One of the boys is looking back longingly, as though to crystallize eternally the dear and fading picture of his beloved earth. The cartoon seemed to me to contain the very essence of greatness, and it made me think somehow, of an immortal cartoon which was drawn by J. N. Darling in the Herald Tribune, just after the death of that great Roosevelt, Theodore, and called “The Long, Long Trail.” It showed our “Rough Rider” on his horse, with his head held high and facing eternity, and below were the words, “My marks and scars I carry with me.”

Epitaph

Now curiously enough, the very day that this cartoon of our dead fliers appeared, there was published a photograph, which, in its way, invited the soul to the same solemn retreat. It was a very unexpected picture, one which easily could have been suppressed in the interests of propaganda. I was glad to see that we were honest enough to publish it.

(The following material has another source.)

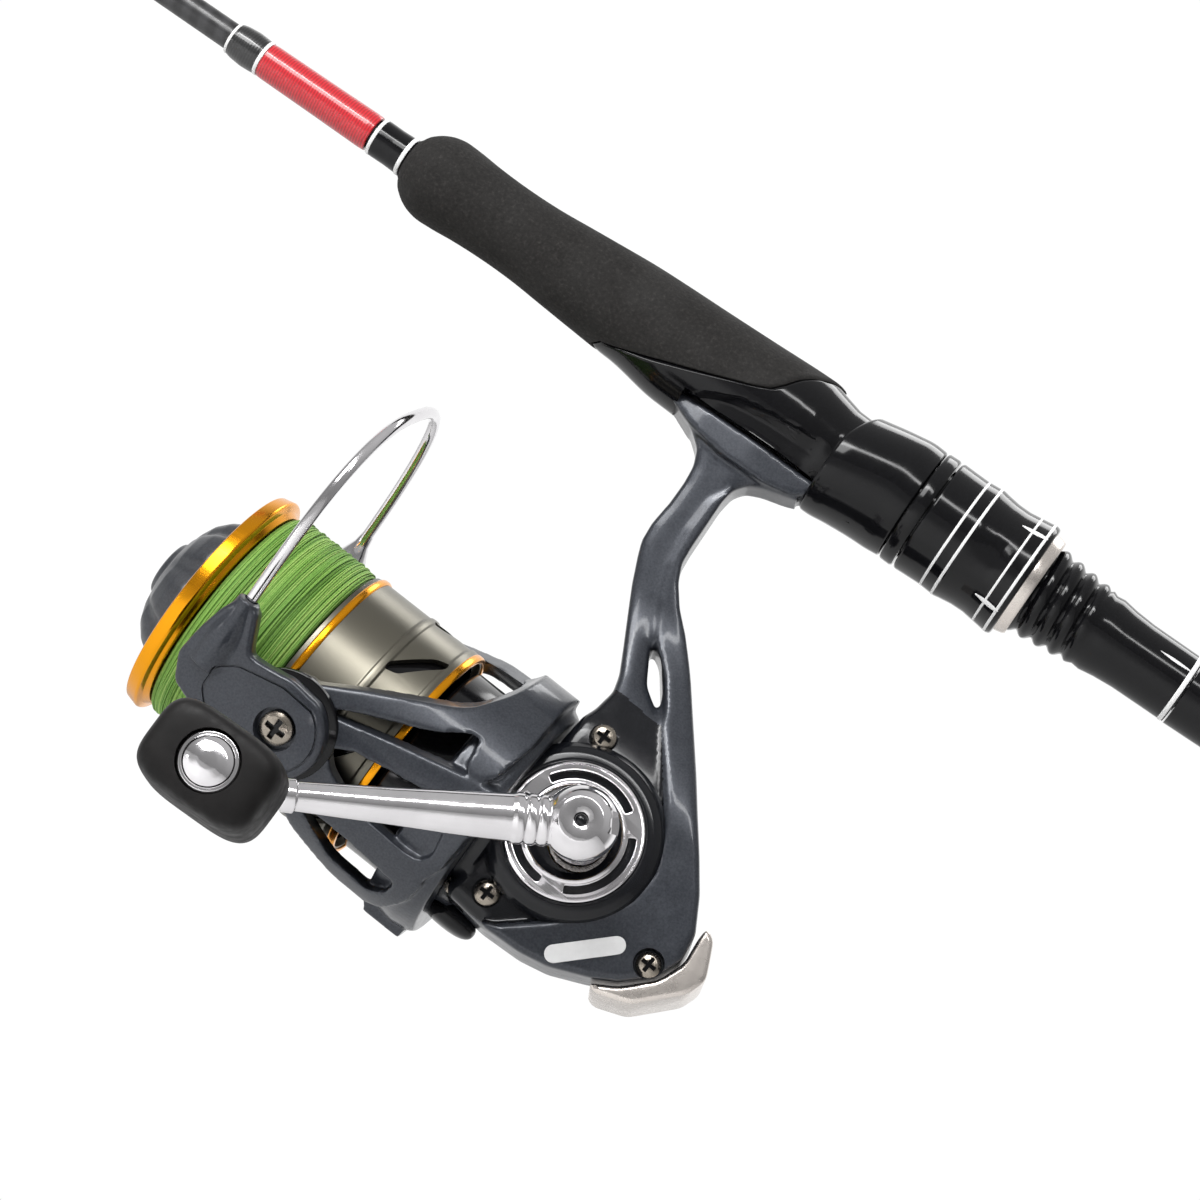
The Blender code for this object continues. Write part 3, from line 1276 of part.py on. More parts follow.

Up in Kiska, an American flier fell in enemy territory, and the Japs buried him and erected above the bleak cold grave a crude wooden board, with a kind of slanting “roof” to protect the painstaking scrawl beneath, written by some Jap who knew some English.

This is the epitaph:

Sleeping here, a brave air-hero who lost youth and happiness for his Mother land. July 25 – Nippon Army.

In this simple and eloquent epitaph, we find a perfect example of the perfect use to which basic English can be put. Search your mind, if you will, for a more perfect phrase with which to describe the sacrifice young men are making today all over the world.


Words and pictures, words and pictures – how great their power now! The power of the cartoonist today compares with that wielded by the greatest statesman or the mightiest pen. The photographs and motion pictures which are even now being given unsparing presentation in the newspapers and newsreels, surpass the terrible beauty in the canvasses of the greatest masters.

Goya, in his day, drew and presented war figures no more tragic and immortal than those which the simplest little pocket camera is registering today.

Film classic

The other day, I saw a newsreel which showed the life and death of the Lexington. I dare say it took longer than 8 or 10 minutes to show it, but in its majesty and stark terror it outmatched the greatest motion picture ever made in the studios of Hollywood or London.

And here and there appears a letter from a homesick boy in the Aleutians or the Solomons, or perhaps the faltering inarticulate letter of a mother or a father to a son. And, reading the words, we are shaken in a way that no poet or orator has the power to shake us.

Yesterday, in a very busy and frantic moment. I was asked to answer the telephone. It seemed that some stranger was importuning me to give him just a moment. These were his words, halting and apologetic:

Mrs. Parry, I have a boy somewhere in Italy. He’s lonesome for letters. I am the only one to write to him and I am ashamed that he should know how ignorant I am. I cannot spell. I cannot find the words I want, to tell him how I feel. I do not want him to be ashamed of my letters when he gets them. Will you please write my letters for me? I would be glad to pay you for your trouble.